[The Teacher by Jacob Abbott]@TWC D-Link bookThe Teacher CHAPTER III 7/72
You can not, indeed, always form your plans to suit so exactly your general views in regard to the school and to individuals as you could wish.
But these general views will, in a thousand cases, modify your plans, or affect in a greater or less degree all your arrangements.
They will keep you to a steady purpose, and your work will go on far more systematically and regularly than it would do if, as in fact many teachers do, you were to come headlong into your school, take things just as you find them, and carry them forward at random without end or aim.

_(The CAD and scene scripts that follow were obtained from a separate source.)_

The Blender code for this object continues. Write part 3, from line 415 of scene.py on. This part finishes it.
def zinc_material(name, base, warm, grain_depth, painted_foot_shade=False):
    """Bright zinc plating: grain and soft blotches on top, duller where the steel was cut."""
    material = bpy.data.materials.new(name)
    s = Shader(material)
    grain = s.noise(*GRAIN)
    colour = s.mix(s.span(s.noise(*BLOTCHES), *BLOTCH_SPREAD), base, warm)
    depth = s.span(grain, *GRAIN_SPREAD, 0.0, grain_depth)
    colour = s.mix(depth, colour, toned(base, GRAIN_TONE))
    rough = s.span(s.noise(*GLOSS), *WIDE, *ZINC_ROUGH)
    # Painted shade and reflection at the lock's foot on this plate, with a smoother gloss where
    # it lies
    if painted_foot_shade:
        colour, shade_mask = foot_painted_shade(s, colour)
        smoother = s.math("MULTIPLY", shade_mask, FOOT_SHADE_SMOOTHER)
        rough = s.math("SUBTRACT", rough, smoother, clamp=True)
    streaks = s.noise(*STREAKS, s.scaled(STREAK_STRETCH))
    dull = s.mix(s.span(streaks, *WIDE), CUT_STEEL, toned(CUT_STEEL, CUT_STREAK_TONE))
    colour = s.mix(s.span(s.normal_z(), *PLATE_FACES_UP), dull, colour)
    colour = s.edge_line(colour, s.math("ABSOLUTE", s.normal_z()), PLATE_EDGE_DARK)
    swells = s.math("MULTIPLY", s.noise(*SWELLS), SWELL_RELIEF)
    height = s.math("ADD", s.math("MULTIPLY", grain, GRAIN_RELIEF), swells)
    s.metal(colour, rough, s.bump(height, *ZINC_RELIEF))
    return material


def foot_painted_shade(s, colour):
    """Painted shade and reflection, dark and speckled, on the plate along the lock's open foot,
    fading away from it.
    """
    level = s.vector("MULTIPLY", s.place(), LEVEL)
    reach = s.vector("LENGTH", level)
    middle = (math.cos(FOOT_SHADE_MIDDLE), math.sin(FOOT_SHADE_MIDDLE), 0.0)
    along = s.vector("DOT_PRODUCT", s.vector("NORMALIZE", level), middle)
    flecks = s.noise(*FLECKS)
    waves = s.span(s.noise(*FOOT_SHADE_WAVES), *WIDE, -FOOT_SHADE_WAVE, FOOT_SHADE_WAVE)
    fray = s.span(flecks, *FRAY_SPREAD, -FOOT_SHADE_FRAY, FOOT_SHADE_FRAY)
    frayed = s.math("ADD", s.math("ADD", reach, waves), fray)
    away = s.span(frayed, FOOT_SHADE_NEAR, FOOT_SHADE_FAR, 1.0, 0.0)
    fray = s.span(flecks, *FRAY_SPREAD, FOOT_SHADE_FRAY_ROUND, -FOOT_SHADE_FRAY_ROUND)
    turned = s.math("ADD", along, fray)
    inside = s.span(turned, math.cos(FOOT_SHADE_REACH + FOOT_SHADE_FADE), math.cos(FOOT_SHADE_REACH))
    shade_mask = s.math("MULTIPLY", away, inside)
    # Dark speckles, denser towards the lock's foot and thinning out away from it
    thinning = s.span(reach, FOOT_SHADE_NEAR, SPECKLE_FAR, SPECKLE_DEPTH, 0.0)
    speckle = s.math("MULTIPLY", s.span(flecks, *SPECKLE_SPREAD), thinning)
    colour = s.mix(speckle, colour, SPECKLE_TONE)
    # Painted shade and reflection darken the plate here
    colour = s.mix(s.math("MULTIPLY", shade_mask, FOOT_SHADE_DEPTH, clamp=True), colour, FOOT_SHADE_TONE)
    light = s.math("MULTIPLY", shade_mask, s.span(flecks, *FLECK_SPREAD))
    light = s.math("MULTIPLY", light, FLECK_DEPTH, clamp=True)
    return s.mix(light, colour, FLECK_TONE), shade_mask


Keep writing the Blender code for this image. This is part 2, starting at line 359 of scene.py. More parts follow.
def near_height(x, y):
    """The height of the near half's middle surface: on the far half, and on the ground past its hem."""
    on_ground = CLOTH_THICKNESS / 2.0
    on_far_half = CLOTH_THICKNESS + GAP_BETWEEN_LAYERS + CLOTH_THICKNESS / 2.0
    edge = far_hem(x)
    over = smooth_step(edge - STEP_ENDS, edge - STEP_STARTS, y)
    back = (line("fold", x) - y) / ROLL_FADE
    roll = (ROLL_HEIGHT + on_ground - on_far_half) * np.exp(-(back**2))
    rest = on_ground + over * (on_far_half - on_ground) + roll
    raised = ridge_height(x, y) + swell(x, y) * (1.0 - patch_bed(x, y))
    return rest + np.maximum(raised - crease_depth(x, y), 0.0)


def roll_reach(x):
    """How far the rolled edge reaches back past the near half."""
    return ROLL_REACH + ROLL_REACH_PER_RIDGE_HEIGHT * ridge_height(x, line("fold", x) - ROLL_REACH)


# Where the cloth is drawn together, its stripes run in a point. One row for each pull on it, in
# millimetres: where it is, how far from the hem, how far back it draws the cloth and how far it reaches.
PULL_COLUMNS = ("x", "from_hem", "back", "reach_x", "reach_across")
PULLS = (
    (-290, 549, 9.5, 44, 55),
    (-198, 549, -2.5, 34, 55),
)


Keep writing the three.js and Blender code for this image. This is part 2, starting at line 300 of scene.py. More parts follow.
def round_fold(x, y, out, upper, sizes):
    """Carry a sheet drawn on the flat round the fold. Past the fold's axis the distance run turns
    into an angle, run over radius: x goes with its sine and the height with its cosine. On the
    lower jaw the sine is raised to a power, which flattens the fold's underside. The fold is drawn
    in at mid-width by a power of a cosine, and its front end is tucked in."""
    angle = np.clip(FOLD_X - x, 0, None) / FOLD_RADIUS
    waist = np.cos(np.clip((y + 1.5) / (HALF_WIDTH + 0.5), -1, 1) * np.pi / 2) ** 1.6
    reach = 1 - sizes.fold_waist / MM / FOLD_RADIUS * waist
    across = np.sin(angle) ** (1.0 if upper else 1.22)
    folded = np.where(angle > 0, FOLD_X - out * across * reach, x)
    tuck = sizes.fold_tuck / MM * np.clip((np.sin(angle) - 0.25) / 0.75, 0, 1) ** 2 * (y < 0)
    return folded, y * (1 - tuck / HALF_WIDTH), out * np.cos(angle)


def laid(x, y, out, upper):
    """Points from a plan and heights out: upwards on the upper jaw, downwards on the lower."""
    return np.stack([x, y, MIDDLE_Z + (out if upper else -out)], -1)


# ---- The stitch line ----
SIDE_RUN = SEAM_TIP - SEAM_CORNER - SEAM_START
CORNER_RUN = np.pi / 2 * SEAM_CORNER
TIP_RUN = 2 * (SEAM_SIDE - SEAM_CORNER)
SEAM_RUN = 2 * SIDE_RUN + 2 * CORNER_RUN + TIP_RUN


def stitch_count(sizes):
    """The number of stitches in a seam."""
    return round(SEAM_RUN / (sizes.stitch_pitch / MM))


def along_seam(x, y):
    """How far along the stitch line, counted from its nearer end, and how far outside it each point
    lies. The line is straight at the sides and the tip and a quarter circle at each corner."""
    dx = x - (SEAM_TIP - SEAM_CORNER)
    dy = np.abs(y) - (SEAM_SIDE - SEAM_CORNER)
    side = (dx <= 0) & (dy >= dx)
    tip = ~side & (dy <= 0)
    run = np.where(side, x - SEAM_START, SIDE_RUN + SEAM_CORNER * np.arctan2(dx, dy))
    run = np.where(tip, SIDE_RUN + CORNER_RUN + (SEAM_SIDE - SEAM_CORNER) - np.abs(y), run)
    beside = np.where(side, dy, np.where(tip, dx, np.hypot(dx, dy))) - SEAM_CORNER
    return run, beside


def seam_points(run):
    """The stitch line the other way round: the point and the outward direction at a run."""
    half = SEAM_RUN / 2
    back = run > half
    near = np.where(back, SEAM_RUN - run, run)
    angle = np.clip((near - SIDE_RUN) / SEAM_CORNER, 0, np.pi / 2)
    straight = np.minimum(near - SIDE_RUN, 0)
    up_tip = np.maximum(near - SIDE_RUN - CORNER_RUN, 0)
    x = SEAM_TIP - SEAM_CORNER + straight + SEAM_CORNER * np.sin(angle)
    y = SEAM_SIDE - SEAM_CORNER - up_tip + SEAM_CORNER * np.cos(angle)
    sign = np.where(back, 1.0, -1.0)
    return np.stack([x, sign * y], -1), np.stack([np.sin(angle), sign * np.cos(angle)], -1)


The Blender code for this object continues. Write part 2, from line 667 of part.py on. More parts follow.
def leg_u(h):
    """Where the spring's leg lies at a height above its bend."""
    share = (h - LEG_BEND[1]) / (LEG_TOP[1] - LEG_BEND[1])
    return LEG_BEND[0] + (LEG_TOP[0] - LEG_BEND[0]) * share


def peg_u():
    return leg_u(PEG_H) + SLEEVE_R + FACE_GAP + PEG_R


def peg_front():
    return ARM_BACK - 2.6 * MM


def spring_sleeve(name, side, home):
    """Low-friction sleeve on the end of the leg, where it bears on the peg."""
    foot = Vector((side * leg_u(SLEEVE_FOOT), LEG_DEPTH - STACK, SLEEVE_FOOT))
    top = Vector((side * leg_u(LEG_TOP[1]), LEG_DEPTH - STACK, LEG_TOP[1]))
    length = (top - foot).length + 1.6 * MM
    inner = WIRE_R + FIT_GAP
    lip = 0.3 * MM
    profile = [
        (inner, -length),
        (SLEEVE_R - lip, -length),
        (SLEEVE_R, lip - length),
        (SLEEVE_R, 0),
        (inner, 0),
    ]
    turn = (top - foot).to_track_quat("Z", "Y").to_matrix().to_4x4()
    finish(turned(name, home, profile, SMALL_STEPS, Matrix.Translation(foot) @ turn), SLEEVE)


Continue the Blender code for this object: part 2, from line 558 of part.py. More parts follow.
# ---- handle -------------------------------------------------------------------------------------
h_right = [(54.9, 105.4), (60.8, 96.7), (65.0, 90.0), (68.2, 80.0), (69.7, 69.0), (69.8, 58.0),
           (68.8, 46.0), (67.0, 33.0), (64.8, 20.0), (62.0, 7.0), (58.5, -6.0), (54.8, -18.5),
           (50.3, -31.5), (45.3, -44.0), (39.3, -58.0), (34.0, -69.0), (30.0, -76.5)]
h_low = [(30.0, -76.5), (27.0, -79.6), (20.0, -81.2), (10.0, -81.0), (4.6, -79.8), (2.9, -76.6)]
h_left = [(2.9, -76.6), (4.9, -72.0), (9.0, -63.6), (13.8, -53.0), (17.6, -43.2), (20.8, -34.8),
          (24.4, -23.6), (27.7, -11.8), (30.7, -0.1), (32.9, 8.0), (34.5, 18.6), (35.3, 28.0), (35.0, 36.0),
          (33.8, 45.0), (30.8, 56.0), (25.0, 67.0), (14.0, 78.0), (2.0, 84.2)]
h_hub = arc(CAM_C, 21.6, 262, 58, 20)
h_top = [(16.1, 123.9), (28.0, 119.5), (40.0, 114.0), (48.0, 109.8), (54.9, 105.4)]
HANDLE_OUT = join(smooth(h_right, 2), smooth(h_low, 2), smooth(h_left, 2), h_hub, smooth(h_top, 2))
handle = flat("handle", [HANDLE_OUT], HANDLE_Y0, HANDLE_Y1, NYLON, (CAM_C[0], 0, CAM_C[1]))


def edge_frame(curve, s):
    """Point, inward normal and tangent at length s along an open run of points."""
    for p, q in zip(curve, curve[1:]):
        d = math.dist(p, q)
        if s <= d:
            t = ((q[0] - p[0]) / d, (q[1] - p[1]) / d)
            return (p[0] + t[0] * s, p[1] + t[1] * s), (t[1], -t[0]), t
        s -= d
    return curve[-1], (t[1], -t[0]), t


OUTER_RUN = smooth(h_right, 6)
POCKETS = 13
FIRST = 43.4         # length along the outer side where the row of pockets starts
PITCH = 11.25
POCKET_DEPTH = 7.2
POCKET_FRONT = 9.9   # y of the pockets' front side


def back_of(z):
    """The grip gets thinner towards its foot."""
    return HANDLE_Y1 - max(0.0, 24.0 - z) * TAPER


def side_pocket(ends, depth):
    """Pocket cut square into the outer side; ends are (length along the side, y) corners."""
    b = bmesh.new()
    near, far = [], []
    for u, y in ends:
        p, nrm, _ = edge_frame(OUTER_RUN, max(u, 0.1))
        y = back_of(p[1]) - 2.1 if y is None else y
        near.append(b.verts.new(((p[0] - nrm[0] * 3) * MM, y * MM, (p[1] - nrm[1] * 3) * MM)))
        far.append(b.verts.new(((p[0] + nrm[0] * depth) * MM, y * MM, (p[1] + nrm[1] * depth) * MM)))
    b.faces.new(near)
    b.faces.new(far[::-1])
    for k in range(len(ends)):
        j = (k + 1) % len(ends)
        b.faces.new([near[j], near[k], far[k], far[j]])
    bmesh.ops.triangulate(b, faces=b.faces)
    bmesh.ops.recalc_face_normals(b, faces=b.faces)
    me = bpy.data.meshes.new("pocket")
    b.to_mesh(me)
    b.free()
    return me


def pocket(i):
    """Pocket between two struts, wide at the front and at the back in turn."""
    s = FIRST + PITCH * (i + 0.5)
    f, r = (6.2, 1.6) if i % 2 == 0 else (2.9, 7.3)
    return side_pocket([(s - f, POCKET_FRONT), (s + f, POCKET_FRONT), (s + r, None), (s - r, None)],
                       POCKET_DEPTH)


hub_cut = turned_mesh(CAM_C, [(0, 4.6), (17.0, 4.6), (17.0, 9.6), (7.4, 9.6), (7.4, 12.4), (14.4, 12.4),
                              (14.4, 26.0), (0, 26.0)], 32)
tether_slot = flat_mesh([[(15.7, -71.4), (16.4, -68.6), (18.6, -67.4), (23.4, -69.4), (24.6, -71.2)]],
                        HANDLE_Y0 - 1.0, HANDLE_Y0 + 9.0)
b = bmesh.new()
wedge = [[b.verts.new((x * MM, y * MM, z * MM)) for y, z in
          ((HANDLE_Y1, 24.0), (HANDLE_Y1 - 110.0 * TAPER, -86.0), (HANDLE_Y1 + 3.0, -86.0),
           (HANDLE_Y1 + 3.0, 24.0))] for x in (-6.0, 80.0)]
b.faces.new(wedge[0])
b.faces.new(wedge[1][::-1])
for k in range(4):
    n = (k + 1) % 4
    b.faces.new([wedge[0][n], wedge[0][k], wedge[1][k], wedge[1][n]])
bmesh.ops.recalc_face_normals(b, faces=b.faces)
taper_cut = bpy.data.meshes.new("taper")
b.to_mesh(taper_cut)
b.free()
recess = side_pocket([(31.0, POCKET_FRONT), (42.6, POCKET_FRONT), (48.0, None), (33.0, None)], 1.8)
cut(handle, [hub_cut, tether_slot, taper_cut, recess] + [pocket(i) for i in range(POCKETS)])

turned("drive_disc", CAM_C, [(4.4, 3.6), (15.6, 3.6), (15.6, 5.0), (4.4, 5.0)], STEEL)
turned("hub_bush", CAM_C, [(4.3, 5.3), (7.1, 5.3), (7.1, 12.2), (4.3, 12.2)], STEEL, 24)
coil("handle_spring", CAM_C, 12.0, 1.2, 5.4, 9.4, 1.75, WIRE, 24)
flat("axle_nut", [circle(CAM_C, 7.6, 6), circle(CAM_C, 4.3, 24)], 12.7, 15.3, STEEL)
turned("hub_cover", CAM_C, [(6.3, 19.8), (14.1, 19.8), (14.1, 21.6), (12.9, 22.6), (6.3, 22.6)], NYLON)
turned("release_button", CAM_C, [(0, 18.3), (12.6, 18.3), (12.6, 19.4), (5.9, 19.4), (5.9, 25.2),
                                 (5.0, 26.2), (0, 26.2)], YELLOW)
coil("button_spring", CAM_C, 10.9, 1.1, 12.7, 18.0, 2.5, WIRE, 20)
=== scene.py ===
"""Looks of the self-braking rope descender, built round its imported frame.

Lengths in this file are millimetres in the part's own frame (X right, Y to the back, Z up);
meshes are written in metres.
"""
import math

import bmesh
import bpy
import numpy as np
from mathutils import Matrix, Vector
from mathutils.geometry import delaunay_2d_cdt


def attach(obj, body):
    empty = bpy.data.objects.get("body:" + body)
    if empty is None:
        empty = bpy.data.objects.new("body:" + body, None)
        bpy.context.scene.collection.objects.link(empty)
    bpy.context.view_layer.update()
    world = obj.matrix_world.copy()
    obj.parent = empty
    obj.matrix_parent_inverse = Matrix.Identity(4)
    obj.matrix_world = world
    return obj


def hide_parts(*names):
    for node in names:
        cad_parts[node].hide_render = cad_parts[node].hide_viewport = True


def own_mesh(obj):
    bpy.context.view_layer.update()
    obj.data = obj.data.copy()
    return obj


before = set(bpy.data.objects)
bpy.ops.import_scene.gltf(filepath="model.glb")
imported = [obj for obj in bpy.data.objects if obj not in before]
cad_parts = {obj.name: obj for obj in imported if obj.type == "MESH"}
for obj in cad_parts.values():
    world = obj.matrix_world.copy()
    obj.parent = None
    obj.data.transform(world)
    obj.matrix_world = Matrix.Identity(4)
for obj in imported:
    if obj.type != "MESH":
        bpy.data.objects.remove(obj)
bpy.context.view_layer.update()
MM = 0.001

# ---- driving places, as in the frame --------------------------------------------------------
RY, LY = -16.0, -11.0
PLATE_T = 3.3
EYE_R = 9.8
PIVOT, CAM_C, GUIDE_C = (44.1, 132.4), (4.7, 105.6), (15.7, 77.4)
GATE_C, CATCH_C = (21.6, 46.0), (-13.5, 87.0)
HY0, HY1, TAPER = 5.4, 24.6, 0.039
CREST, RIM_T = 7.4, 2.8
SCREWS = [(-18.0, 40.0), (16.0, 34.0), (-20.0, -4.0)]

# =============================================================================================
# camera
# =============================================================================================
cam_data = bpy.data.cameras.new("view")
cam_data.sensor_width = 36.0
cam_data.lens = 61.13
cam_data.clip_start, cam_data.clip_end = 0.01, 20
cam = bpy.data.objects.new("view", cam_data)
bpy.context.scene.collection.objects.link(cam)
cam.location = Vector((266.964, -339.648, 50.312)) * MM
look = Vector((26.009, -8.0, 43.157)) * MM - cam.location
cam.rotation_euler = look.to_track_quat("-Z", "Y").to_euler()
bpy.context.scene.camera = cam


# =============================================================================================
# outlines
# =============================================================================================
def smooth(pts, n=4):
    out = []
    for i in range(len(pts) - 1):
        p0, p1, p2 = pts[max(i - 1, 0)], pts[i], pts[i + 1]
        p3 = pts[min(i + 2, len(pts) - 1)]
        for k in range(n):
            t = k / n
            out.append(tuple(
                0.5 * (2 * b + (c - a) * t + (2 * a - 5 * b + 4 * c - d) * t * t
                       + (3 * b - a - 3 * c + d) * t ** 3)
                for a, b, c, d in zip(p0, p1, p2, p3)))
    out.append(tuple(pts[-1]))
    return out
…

This survey of your field being made, you are prepared to commence definite operations, and the great difficulty in carrying your plans into effect is how to act more efficiently on _the greatest numbers at a time._ The whole business of public instruction, if it goes on at all, must go on by the teacher's skill in multiplying his power, by acting on _numbers at once._ In most books on education we are taught, almost exclusively, how to operate on the _individual_.
It is the error into which theoretic writers almost always fall.
We meet in every periodical, and in every treatise, and, in fact, in almost every conversation on the subject, with remarks which sound very well by the fireside, but they are totally inefficient and useless in school, from their being apparently based upon the supposition that the teacher has but _one_ pupil to attend to at a time.